Eram agricultores expulsos por mudanças climáticas de seu paraíso terrestre, onde viram secar a fonte inexaurível de carvalhos, gazelas e cereais silvestres que lhes servia de berço. Em outras palavras, as da Bíblia, gente condenada a fazer o pão com o suor de seu rosto. Esses retirantes entraram "a ferro e fogo" numa Europa densamente florestada. E, praticando uma "agricultura do corta-e-queima", "em sete séculos seus descendentes haviam cortado e queimado seu caminho dos Bálcãs à Holanda e, a leste, até a Ucrânia".

Não é difícil para um brasileiro imaginá-los em ação, como descreveu Fagan: "Na temporada de plantio, espessas colunas de fumaça cinzenta misturavam-se com as labaredas no céu azul enevoado". Em um milênio, "a floresta primordial de carvalho deu lugar a uma paisagem cada vez mais organizada pelo cultivo, na maior parte da Europa".

Quem acha as histórias de Fagan velhas demais para usar como modelo do século 21 pode se interessar pelo relato do economista David Hackett Fischer sobre a fome que caiu sobre os europeus em 1314, como praga do Egito. Ao contrário de Fagan, não sofre de pruridos ambientais. Estuda friamente os ciclos de carestia que arrasaram através da história mundial. Mas a primeira das "grandes ondas" também teve como estopim alterações do clima, com a contribuição humana do desmatamento pelas aldeias medievais. Levou camponeses europeus "a desenterrar os cadáveres de suas sepulturas para comê-los", padeiros a serem enforcados na França por falsificar massa de pão e ingleses a empalarem o rei Eduardo II com ferro em brasa.

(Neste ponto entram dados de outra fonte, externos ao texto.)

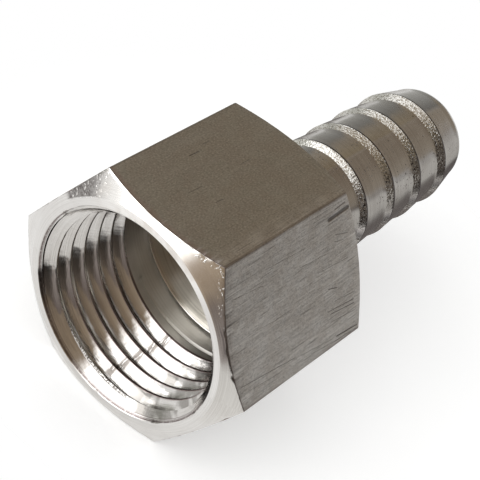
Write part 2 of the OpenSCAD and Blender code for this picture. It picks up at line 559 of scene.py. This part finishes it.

Essa crise inflacionária do século 14, segundo Fischer, começou com o súbito aumento no preço da lenha para cozinha e calefação, combinando invernos demais com árvores de menos. Só arrefeceu quando a Peste Negra tirou do continente mais de 20 milhões de pessoas, abrindo alas para a virada do mercado, o aumento da renda, as grandes navegações e o Renascimento.

Dificilmente se passa por tamanho aperto sem aprender alguma coisa. A Europa, agora, tem 36% de seu território reflorestado. São menos que os 80% do recorde pré-histórico. Mas cresceu mais de 25% desde a década de 1950. Chega a 69% - empatando com o Brasil - na Suécia. Passa de 77% na Finlândia. Em parte, o avanço dos últimos anos se explica por medidas inspiradas pela Rio-92. Quase uma década e meia depois, ao contrário do que afirma Lula, alguma lição os europeus devem ter para nos dar, ou não estariam subvertendo as estatísticas florestais do desenvolvimento.